Радоваться такому явлению, конечно, следует, но не слишком, потому что, увы, немногие из наших моралистов желают вести своего читателя к Богу и ко Христу, а большинство их, оставаясь в области одних отвлеченных идей и скучных силлогизмов, и вообще-то не приводят своих последователей ни к какому действительному нравственному подъему. Такое бессилие обнаруживают особенно моралисты-ученые, именно так называемые «лучшие умы» Европы, несмотря на то, что едва ли не все претендующие на такой эпитет мыслители взялись за разрешение нравственных проблем. Таковы в Англии Спенсер, Милль, Бэн; во Франции Литтре, Конт, Тэн, Фуллье; в Германии Вундт, Ланге, Шопенгауэр, Гартман, Циглер; в России, помимо переводов из философии этики в Московском психологическом обществе, за решение нравственных вопросов взялись некоторые вовсе не философы вроде Кавелина, Кареева, Чичерина, Токарского или философы, начавшие было с чисто диалектического рассудочного авторства, вроде Дебольского, А. Введенского и Вл.
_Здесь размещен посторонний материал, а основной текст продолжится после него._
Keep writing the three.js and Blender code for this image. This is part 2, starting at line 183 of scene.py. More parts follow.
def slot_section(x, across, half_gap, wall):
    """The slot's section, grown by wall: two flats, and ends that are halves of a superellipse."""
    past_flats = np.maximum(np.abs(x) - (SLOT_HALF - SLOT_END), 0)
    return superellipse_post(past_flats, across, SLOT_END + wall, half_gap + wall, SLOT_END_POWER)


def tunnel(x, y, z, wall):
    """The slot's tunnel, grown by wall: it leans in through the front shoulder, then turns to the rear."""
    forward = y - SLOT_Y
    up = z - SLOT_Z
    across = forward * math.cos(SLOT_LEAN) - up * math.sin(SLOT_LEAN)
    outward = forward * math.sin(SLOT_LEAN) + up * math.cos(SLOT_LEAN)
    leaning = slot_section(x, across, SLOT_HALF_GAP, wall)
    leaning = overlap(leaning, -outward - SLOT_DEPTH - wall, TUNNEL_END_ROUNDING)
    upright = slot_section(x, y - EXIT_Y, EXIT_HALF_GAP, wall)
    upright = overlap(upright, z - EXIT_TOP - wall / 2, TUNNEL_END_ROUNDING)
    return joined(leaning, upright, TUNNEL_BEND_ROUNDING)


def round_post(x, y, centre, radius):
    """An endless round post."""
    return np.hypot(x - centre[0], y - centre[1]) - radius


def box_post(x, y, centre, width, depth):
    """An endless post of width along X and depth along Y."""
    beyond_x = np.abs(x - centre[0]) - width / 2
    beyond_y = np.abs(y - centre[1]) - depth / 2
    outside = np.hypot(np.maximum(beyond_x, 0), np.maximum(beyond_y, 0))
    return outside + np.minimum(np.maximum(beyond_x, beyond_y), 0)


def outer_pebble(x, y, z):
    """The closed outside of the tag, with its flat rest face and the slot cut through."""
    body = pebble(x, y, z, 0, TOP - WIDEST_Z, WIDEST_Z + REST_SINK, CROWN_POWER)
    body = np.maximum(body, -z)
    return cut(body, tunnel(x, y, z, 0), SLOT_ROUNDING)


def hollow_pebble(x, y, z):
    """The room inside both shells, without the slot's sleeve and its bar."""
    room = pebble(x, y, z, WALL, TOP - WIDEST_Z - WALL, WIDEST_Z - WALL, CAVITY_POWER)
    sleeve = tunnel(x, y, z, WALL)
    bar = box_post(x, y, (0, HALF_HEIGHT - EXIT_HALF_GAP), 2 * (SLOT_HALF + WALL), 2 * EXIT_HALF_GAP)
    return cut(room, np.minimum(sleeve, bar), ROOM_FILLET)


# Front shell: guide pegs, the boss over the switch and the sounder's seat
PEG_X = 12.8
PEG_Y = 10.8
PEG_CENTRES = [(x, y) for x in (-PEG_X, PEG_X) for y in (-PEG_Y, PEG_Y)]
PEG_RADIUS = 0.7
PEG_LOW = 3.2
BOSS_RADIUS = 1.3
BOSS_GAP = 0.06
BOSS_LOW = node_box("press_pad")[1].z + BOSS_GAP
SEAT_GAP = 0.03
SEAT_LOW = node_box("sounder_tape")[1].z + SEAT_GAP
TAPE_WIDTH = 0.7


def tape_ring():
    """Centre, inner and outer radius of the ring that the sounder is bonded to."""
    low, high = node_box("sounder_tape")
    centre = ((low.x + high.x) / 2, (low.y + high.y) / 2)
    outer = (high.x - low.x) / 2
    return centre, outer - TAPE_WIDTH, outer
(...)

Соловьева.
О бездейственности секуляризованной морали говорят моралистыхудожники – представители изящного творчества, герои которых постоянно цитируют помянутых философов и тем не менее или даже тем более обнаруживают полное нравственное бессилие, нравственное вырождение, требующее целителя не в виде скучных софизмов, но в явлении духа и силы (1 Кор. 2, 4), в виде живой религиозной идеи.
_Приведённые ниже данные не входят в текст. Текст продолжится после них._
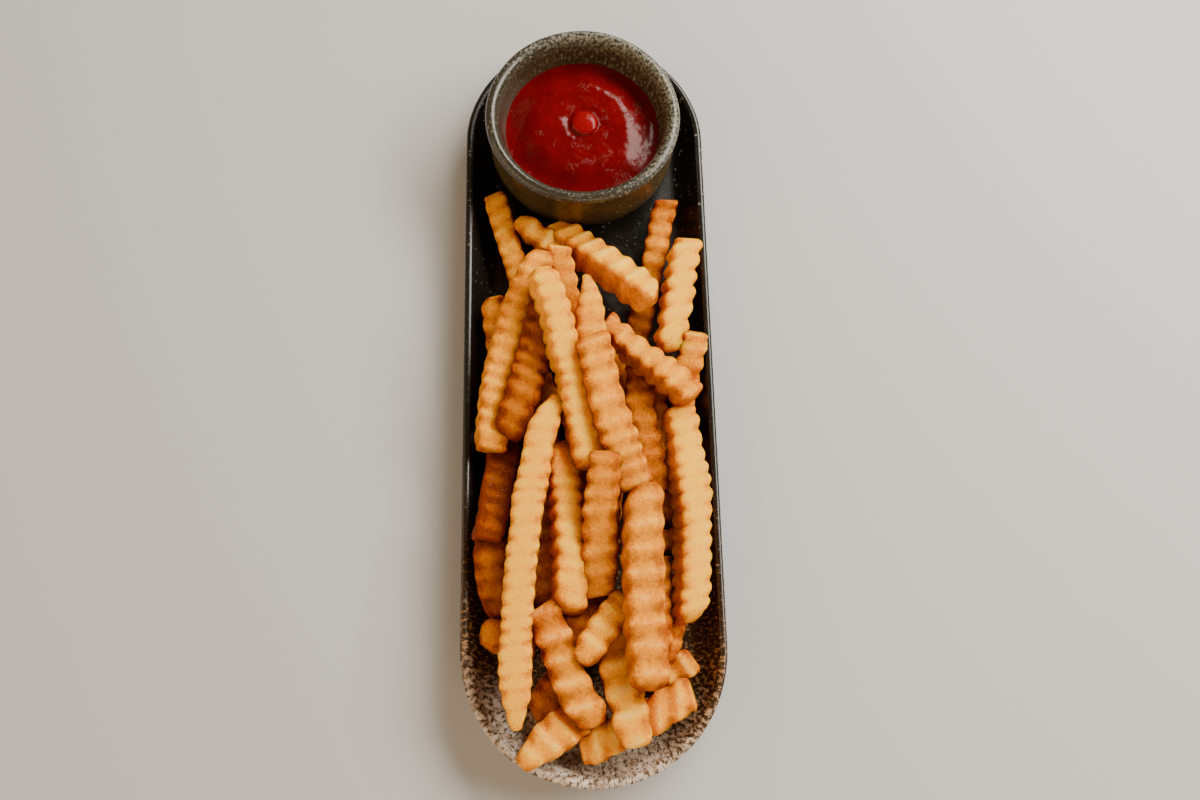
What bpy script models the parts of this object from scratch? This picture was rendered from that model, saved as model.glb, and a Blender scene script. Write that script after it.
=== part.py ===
import math

import bmesh
import bpy
from mathutils import Matrix, Vector

# A long narrow plate of crinkle-cut fries with a pot of ketchup at its far end.
# Metres, +Z up. The plate is long along Y with the pot towards +Y.
# The origin is on the table under the middle of the plate.

MM = 0.001
GAP = 0.0003

PLATE_WIDTH = 0.090
PLATE_LENGTH = 0.281
PLATE_FLOOR = 0.0046
LIP_HEIGHT = 0.0158
LIP_WIDTH = 0.0028
WALL_TOP = 0.0150
WALL_RUN = 0.0090
END_STEPS = 18

POT_CENTRE = (-0.0009, 0.0956)
POT_RIM_RADIUS = 0.0359
POT_HEIGHT = 0.0313
POT_LIP = 0.0046
POT_FOOT_RADIUS = 0.0280
POT_WELL_RADIUS = 0.0225
POT_STEPS = 40

KETCHUP_LEVEL = 0.0266
KETCHUP_RADIUS = 0.0265
KETCHUP_NUB = 0.0016
KETCHUP_STEPS = 32

CORE_WIDTH = 0.046
CORE_FAR_END = 0.052
CORE_NEAR_END = -0.119
CORE_THICKNESS = 0.0040
CORE_STEPS = 8

WAVE_PITCH = 5.4
NOTCH = 0.86
BLUNT = 0.84
TIP = 0.34
TAPER = 0.024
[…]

Казалось бы, здесь, в правдивом описании действительности, и ожидать возвращения умов к живому христианству, но и в художественном творчестве такое ожидание оправдывается далеко не всегда. Виновником разочарования является здесь именно наш Л. Толстой, которому, можно сказать, единодушно подражают романисты России, Франции и даже Германии и других стран. Под влиянием «Крейцеровой сонаты» женихи и невесты совершенно исчезли со страниц русских и французских повестей и уступили свое место супругам, друг другу изменяющим и разводящимся. «Плоды просвещения», и мысль о развращении народа людьми образованными, и «Власть тьмы», описывающая постепенное развитие страсти, тоже нашли себе усердных подражателей в России и за границей. Мудрено ли, что авторы, стремящиеся к сближению с ярым хулителем христианских верований, остерегаются предлагать читателю картины спасительного влияния этих истин на нравы?